The WFE survey aggregates trade data reporting from 64 member exchanges, including those of Chicago, Atlanta and New York. The survey does not include off-exchange over-the-counter (OTC) derivatives, whose lack of adequate capital reserve and margin requirements helped to bankrupt some of the world’s largest financial institutions in 2008-09, when the value of those contracts collapsed. Of course, the survey does not include HFT data, since there are no rules to require exchanges to report that data to regulators.
As the IATP comment on HFT noted, much of commodity trading has shifted from the unregulated commodity index traders, who drove commodity prices and excessive speculation from 2007 to 2010, to today’s likewise unregulated HFT commodity traders. The Wall Street resistance to HFT regulation is part of a broader war of attrition, aided by members of Congress, to prevent implementation of Dodd-Frank at any cost.
In a remarkable policy brief in February, Better Markets showed how the CFTC Chairman Timothy Massad caved in to Wall Street lobbying and refused to advance Dodd-Frank mandated rules in the face of evidence of damage to market integrity both within U.S. borders and in cross-border trading designed to evade CFTC regulation. What makes Chairman Massad’s passivity very hard to comprehend is that he administered the $700 billion Troubled Asset Relief Program (TARP) of emergency loans for losses incurred on derivatives contracts that Wall Street couldn’t sell at any price. Perhaps the $20 billion that he announced TARP earned for the government, after the loans had been paid back, has lulled him into thinking that the next Wall Street-default cascade will result in just another public money mega-management challenge.
But the U.S. Federal Reserve Bank, and not TARP, did the heavy lifting in the Wall Street bailout. The Fed created more than $29 trillion in loans, with practically zero interest, on the full faith and credit of the United States to rescue the biggest U.S. banks, their global subsidiaries and foreign central banks that bailed out their private banks. Critics of the Fed’s 2007-2010 emergency loan program, while recognizing the necessity of the Fed bailout, are asking whether both Wall Street and the regulators have developed an unhealthy dependence on the Fed to rescue them from the next failure to regulate.
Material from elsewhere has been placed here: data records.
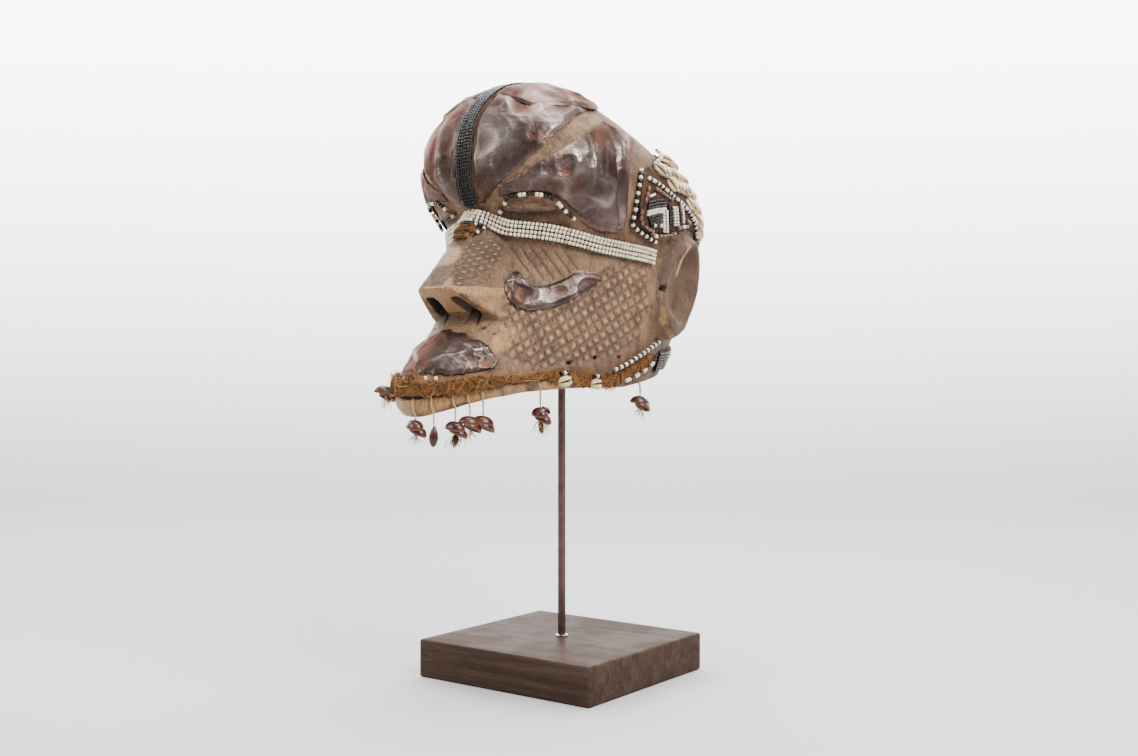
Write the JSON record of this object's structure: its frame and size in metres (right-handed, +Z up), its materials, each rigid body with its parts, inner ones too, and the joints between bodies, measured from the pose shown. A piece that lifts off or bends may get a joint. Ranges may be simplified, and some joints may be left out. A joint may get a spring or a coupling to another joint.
{
  "type": "kuba bwoom mask",
  "caption": "Carved wooden bwoom helmet mask with copper sheet, bead bands, cowrie cloth and seed pendants, held up by a rod on a wooden plinth.",
  "frame": {"origin": "centre of the plinth underside, under the rod", "axes": "+Z up, the mask faces -Y, +X is the side that the picture shows"},
  "size_m": [0.2476, 0.398, 0.5954],
  "materials": {
    "dark_wood": "dark stained and waxed, worn along the edges",
    "carved_wood": "old carved wood with brown patina, dusty in the hatching and worn pale on the nose, ears and lip",
    "iron": "brown patinated iron bar",
    "solder": "small bright ring",
    "copper": "thin sheet copper, tarnished dark with violet grey and red brown patches, crumpled and glossy",
    "black_beads": "small black glass beads in rows",
    "white_beads": "small off-white glass beads, with black ones among them in the strings",
    "cloth": "brown worn cloth with cowries and beads sewn on",
    "raffia": "golden brown raffia fibre, frayed",
    "cowrie": "cream cowrie shell, ground open",
    "seed_shell": "glossy dark brown seed shells on raffia cord"
  },
  "bodies": {
    "root": {"plinth": "dark_wood", "rod": "iron", "rod_collar": "solder", "mask": "carved_wood", "centre_sheet_near": "copper", "centre_sheet_far": "copper", "temple_sheet_near": "copper", "temple_sheet_far": "copper", "temple_strip_near": "copper", "temple_strip_far": "copper", "cheek_leaf_near": "copper", "cheek_leaf_far": "copper", "lip_sheet": "copper", "black_band": "black_beads", "white_band": "white_beads", "bridge_tie": "raffia", "eye_string_near": "white_beads", "eye_string_far": "white_beads", "cloth_string_near": "white_beads", "cloth_string_far": "white_beads", "ear_string_upper_near": "white_beads", "ear_string_upper_far": "white_beads", "ear_string_lower_near": "white_beads", "ear_string_lower_far": "white_beads", "back_cloth": "cloth", "nape_cloth": "cloth", "fibre_trim": "raffia", "jaw_cowrie_near_1": "cowrie", "jaw_cowrie_far_1": "cowrie", "jaw_cowrie_near_2": "cowrie", "jaw_cowrie_far_2": "cowrie", "pendant_1": "seed_shell", "pendant_2": "seed_shell", "pendant_3": "seed_shell", "pendant_4": "seed_shell", "pendant_5": "seed_shell", "pendant_6": "seed_shell", "pendant_7": "seed_shell", "pendant_8": "seed_shell"}
  },
  "joints": []
}
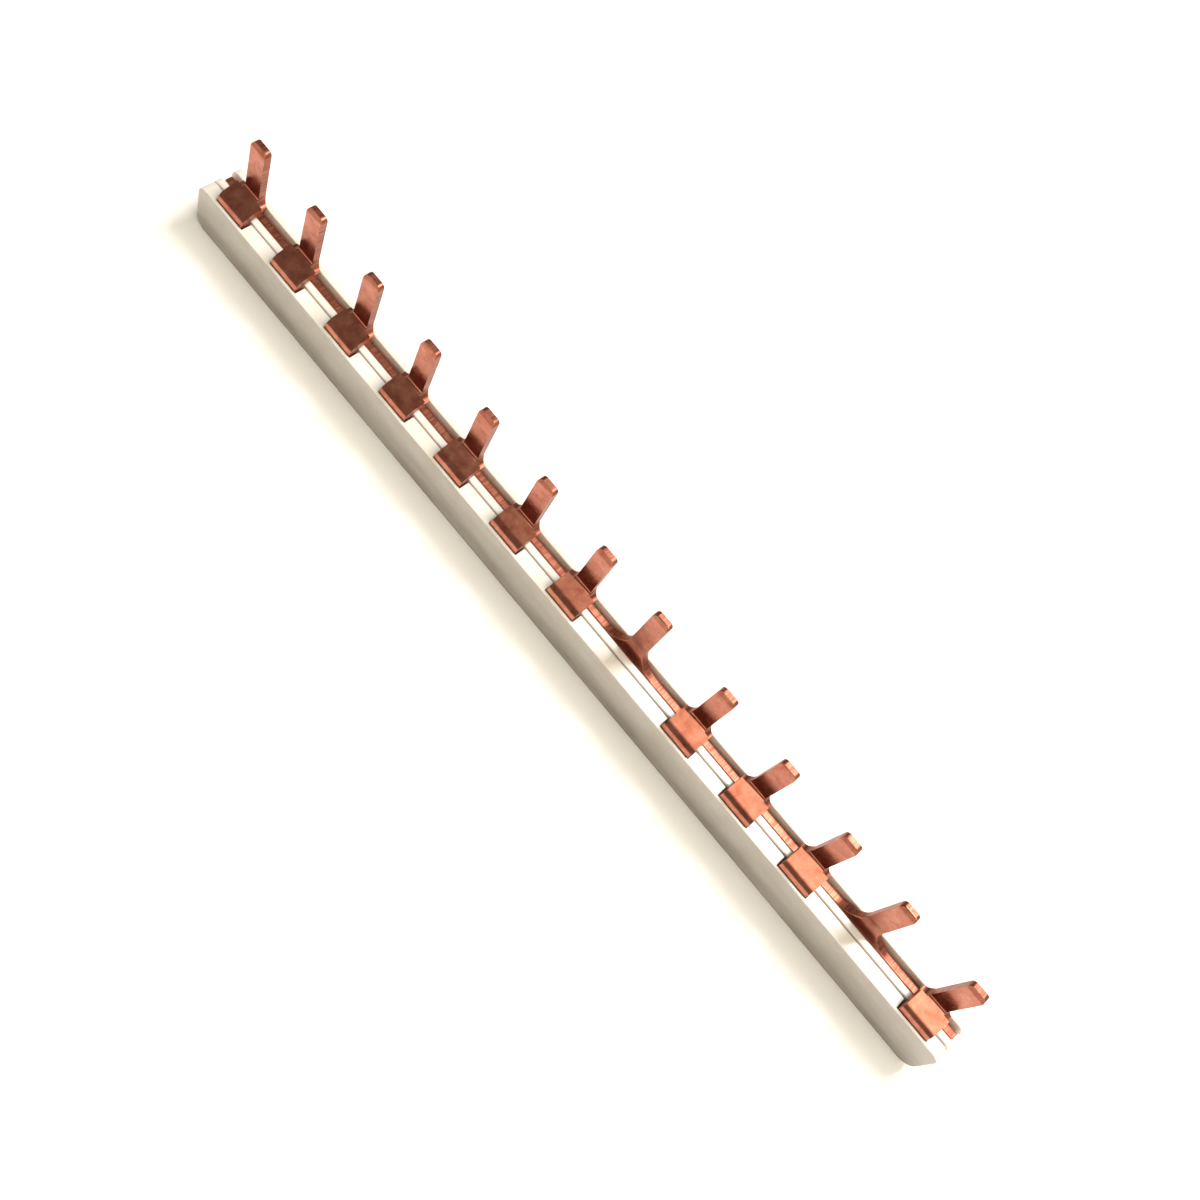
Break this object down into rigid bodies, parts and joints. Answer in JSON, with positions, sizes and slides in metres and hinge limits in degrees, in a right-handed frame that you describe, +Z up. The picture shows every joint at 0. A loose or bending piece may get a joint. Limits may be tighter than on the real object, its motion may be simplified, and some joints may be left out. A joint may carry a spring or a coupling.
{
  "type": "comb busbar",
  "caption": "Two-pole comb busbar: white plastic rail with two copper combs whose flat teeth stand in one row at device pitch.",
  "frame": {"origin": "centre of the rail's underside", "axes": "+X along the rail, +Y from the front cover to the rear wall, +Z up along the teeth"},
  "size_m": [0.2314, 0.0102, 0.0306],
  "materials": {
    "pvc": "glossy white PVC",
    "copper": null
  },
  "bodies": {
    "root": {"rail": "pvc", "front_cover": "pvc", "front_comb": "copper", "rear_comb": "copper"}
  },
  "joints": []
}
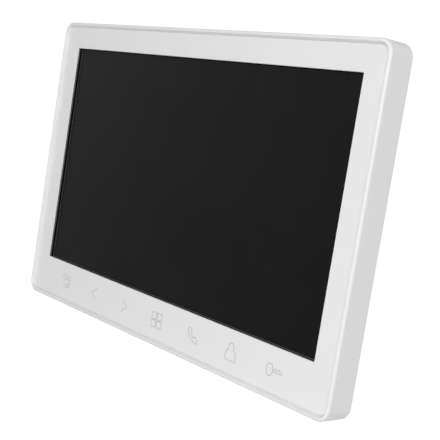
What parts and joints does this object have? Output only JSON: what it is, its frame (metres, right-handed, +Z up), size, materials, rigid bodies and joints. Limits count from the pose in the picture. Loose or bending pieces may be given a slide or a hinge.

Could unregulated HFT trigger another series of global financial institution defaults requiring another Fed scale bailout?
HFT is both a technological means to trade and a trading strategy. Unregulated HFT could transmit a new global financial contagion in a matter of minutes, if not seconds. “Kill switches” (shutdown algorithms) are supposed to stop HFT when prices become too volatile even for HFT trader algorithms to manage. By the time the kill switches function, HFT could have distorted agricultural derivatives prices—that are transmitted as the volatile U.S. forward contracting prices that the farmer or rancher has to accept as “fair”—because the next day’s price could be even more volatile and less predictable.
What happens if HFT traders transact unregulated cross-border trades on emerging market exchanges that lack reliable kill switches, but are wired to major market exchanges? Imagine that climate-change related debt is packaged in New York or London and traded as collateralized debt obligations (CDOs) on exchanges in Beijing or Nairobi. The underlying CDO “asset,” the climate-change related debt, is underpriced because corporate clients and banks of the CDO trade instrument inaccurately report or don’t report the climate change value at risk, a problem that the intergovernmental Financial Stability Board is currently surveying. (IATP submitted responses to the survey questions but the FSB has not published responses received.) According to another 2016 survey, “nearly half of the world’s biggest [500] asset owners are doing nothing to mitigate climate risk.” The survey estimates their climate risk exposure at $38 trillion. However, even this colossal sum underestimates the exposure because climate change adaptation costs are not reported in the survey.
HFT technology, by itself, cannot create a global financial crash. However, HFT technology can transmit and amplify a financial crisis when the at-risk value is large enough, volatile enough and unreported in public exchanges, such as underreported and underpriced bank and corporate climate risk exposure. To not regulate HFT because the technology can only transmit and not by itself create defaults among global financial institutions is the Icarus height of hubris.
The next global financial institution bankruptcies will likely not have the same asset class and trading-venue origins as those of the 2008-2009 defaults. What neither the CFTC nor the exchanges nor Wall Street will be able to restore after a HFT-driven market collapse is confidence that the financial markets will not prey on their citizens and that Washington will not condone and even abet these predatory practices. A sustainable economy cannot be built with rigged markets and cowed regulators.